The last submitted patch, 21: entitystorage-2225955-21.patch, failed testing.

Berdir’s picture

Status: Needs work » Needs review
FileSize
64.09 KB
672 bytes

This should fix the last test fails.

tim.plunkett’s picture

I'm +1 one on the changes since my patch. Now who do we get to RTBC? :)

dawehner’s picture

Wow, this really simplifies stuff and makes it way better for people writing stuff.

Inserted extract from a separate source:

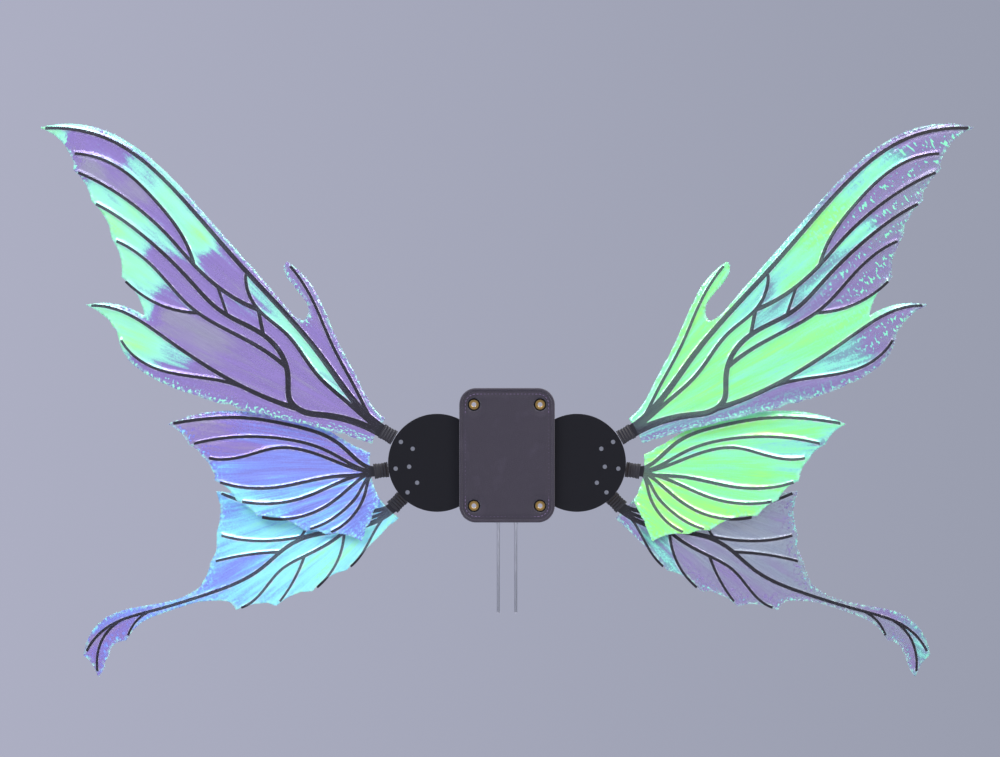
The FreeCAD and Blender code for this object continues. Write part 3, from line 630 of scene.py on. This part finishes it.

  1. +++ b/core/lib/Drupal/Core/Entity/EntityStorageBase.php
    @@ -155,27 +162,265 @@ protected function invokeHook($hook, EntityInterface $entity) {
    +   * Performs storage-specific loading of entities.
    +   *
    +   * @param array|null $ids
    +   *   (optional) An array of entity IDs, or NULL to load all entities.
    +   *
    +   * @return \Drupal\Core\Entity\EntityInterface[]
    +   *   Associative array of entities, keyed on the entity ID.
    +   */
    +  abstract protected function doLoadMultiple(array $ids = NULL);
    +
    

    Given that most people will not extend from that class directly I would suggest to tell people more actively that this is THE method you would to work with. Maybe add some sentence about that

  2. +++ b/core/lib/Drupal/Core/Entity/EntityStorageBase.php
    @@ -155,27 +162,265 @@ protected function invokeHook($hook, EntityInterface $entity) {
    +  abstract protected function doSave($id, EntityInterface $entity);
    ...
    +  abstract protected function has($id, EntityInterface $entity);
    ...
    +  abstract protected function doDelete($entities);
    

    do load multiple is directly under loadMultiple but these ones are grouped at the bottom. Is there a specific reason we did that?

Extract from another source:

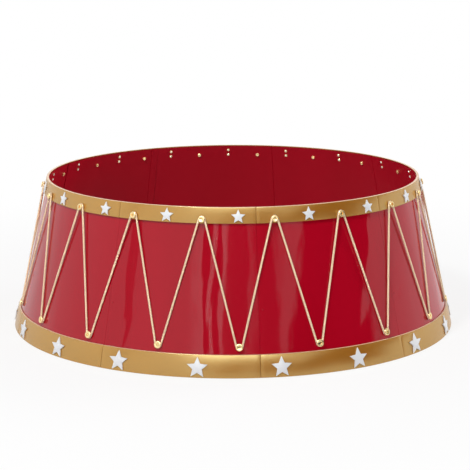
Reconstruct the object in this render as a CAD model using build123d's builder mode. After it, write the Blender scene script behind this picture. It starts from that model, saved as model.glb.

  3. +++ b/core/tests/Drupal/Tests/Core/Config/Entity/ConfigEntityStorageTest.php
    @@ -110,6 +110,8 @@ public static function getInfo() {
    +   * @covers ::__construct()
    

    <3

tim.plunkett’s picture

1) Added a line explaining that
2) Rearranged the new methods, thanks
3) :)

dawehner’s picture

Status: Needs review » Reviewed & tested by the community

Thank you for these changes

tim.plunkett’s picture

#2208617: Add key value entity storage will need to be reworked slightly after this goes in.

xjm’s picture

Will this issue require any change record updates? I think it might also merit an 8.x to 8.x change record, since it will get rid of a lot of redundant code for most entity storage handlers, right?

tim.plunkett’s picture

andypost’s picture

+++ b/core/lib/Drupal/Core/Entity/EntityStorageBase.php
@@ -155,27 +162,269 @@ protected function invokeHook($hook, EntityInterface $entity) {
+   * Determines if this entity already exists in storage.
+   *
+   * @param int|string $id
+   *   The original entity ID.
+   * @param \Drupal\Core\Entity\EntityInterface $entity
+   *   The entity being saved.
...
+  abstract protected function has($id, EntityInterface $entity);

Why the order is not a ($entity, $id) most of time entity goes first

tim.plunkett’s picture

I put ID first because we explicitly cannot rely on $entity->id(), the $id was specially calculated for this purpose.
Since we have no other places where this is done, putting $id first is fine (and preferred).

tim.plunkett’s picture

Priority: Normal » Major

This is blocking a major (#597236: Add entity caching to core)

alexpott’s picture

Title: Improve the DX of writing entity storage controllers » Improve the DX of writing entity storage classes
Status: Reviewed & tested by the community » Fixed

Reviewed this asking a few questions of @tim.plunkett and @Berdir in IRC. I raised questions about:

  1. the implementation of ContentEntityDatabaseStorage::has() since it does not actually check the db
  2. the lack of injecting uuidService into EntityStorageBase
  3. the doSomething pattern

The answers were:

  1. This is how content entity storages currently work
  2. Content entities do not need it and we check before using the uuidService
  3. the pattern is used elsewhere and all are abstracted protected apart from doCreate so implementation know to implement these methods

Committed 1a5d1fc and pushed to 8.x. Thanks!

diff --git a/core/lib/Drupal/Core/Entity/EntityDatabaseStorage.php b/core/lib/Drupal/Core/Entity/EntityDatabaseStorage.php
index 7fb61a7..33eb34c 100644
--- a/core/lib/Drupal/Core/Entity/EntityDatabaseStorage.php
+++ b/core/lib/Drupal/Core/Entity/EntityDatabaseStorage.php
@@ -9,7 +9,6 @@
 
 use Drupal\Component\Uuid\UuidInterface;
 use Drupal\Core\Database\Connection;
-use Drupal\Core\Entity\Query\QueryInterface;
 use Symfony\Component\DependencyInjection\ContainerInterface;
 
 /**

Fixed in commit.

  • Commit 1a5d1fc on 8.x by alexpott:
    Issue #2225955 by tim.plunkett, Berdir: Improve the DX of writing entity...

Status: Fixed » Closed (fixed)

Automatically closed - issue fixed for 2 weeks with no activity.